In the four years since Hicks took the lives of three Muslim Americans, hate crimes against Muslims have spiked upwards in the United States, Europe, United Kingdom, Australia, and elsewhere, culminating in the mass slaughter of 51 Muslims at two mosques in Christchurch, New Zealand in March by an Australian born white-nationalist terrorist.
There was also the attack on a mosque in Quebec City, Canada, which left 6 Muslim worshippers dead in 2017. There was the 48-year-old man who drove his van into a group of Muslims leaving a mosque in London six months later. There was the bombing of a mosque in Minnesota, and then there is the high double-digit, year-on-year increase in anti-Muslim hate crimes.
False narratives and the fixation on Muslims as a security threat prevented many from foreseeing the situation today where right-wing extremists are responsible for 100 percent of all domestic extremist-related murders on US soil since the end of 2017.
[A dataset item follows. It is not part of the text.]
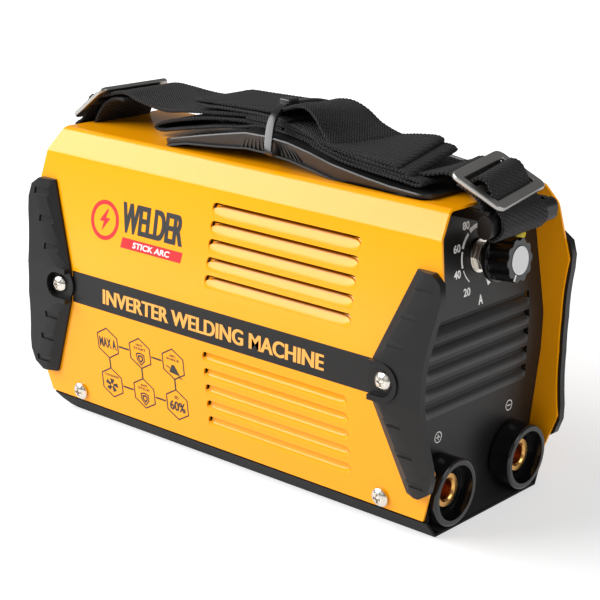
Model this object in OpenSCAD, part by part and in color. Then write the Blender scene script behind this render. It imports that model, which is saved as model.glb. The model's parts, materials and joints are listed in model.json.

Alarmingly, it appears mainstream US media outlets have not learned a single thing from this tragedy, and pundits, politicians, and the public are likely to be duped into being shocked and surprised when future mass casualty attacks on Muslims take place. The stark reality of this was underscored by the fact that The New York Times responded to Hick’s guilty plea by publishing the following headline, “He Killed 3 Muslim Students. But Did He Commit a Hate Crime?”
Even when white terrorists are sentenced to three life sentences for carrying out an act of hate-inspired mass murder, mainstream newspapers provide cover to their atrocities by continuing to question the killer’s motive and impart blame on the victims for their own deaths.
Today the US stands face-to-face with a white nationalist domestic crisis, and it’s becoming increasingly self-evident why it never saw it coming.